For starters, a lot of today’s Southern Baptists had ancestors who were baptized during Great Awakening revivals by black preachers. The Great Awakening, like the early AZUSA movement was a very inter-racial affair. Both, of course, settled down into a kind of “respectability” where congregations started sorting out by race. “White” Methodists relegated their “black” brethren to the galleries, motivating the latter to depart. General Baptists were anti-slavery, motivating the SBC founders to depart. “White” Pentecostals woke up from their charismatic experience to exclaim, like the fawn to Alice in Through The Looking Glass, “I’m white! And, dear me, I’m sitting in the pew with a [colored person], and left the Church of God in Christ, leaving it a Black Church to this day.

It is true, as far as I know, that most killings of police are committed by white people — this year, I believe all such events.
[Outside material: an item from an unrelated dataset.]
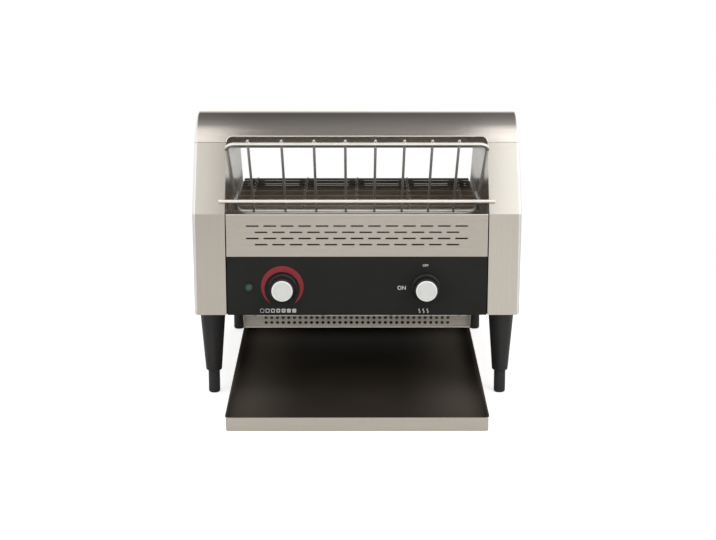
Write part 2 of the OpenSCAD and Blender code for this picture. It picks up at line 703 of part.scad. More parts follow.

One might even speculate that some of those officers would be alive today if they weren’t a bit careless about “white” motorists they’ve pulled over, compared to the common, although not universal, reflex to treat “black” motorists as dangerous until proven otherwise.

If I buy a gun to protect my home, chances are anyone I might have occasion to shoot with it would be black — but then, that’s true of most of the black people who own guns to protect their homes. When I was a child, I didn’t have any problem with black bullies, just white ones — albeit, there simply weren’t any black families within 100 miles.

When you speak of “parity” for the “treatment they render to others,” you either need to get very specific about individual names and deeds, OR you are in at least a limited sense being racist. I’m perfectly comfortable with facing reality, all 360 degrees of it.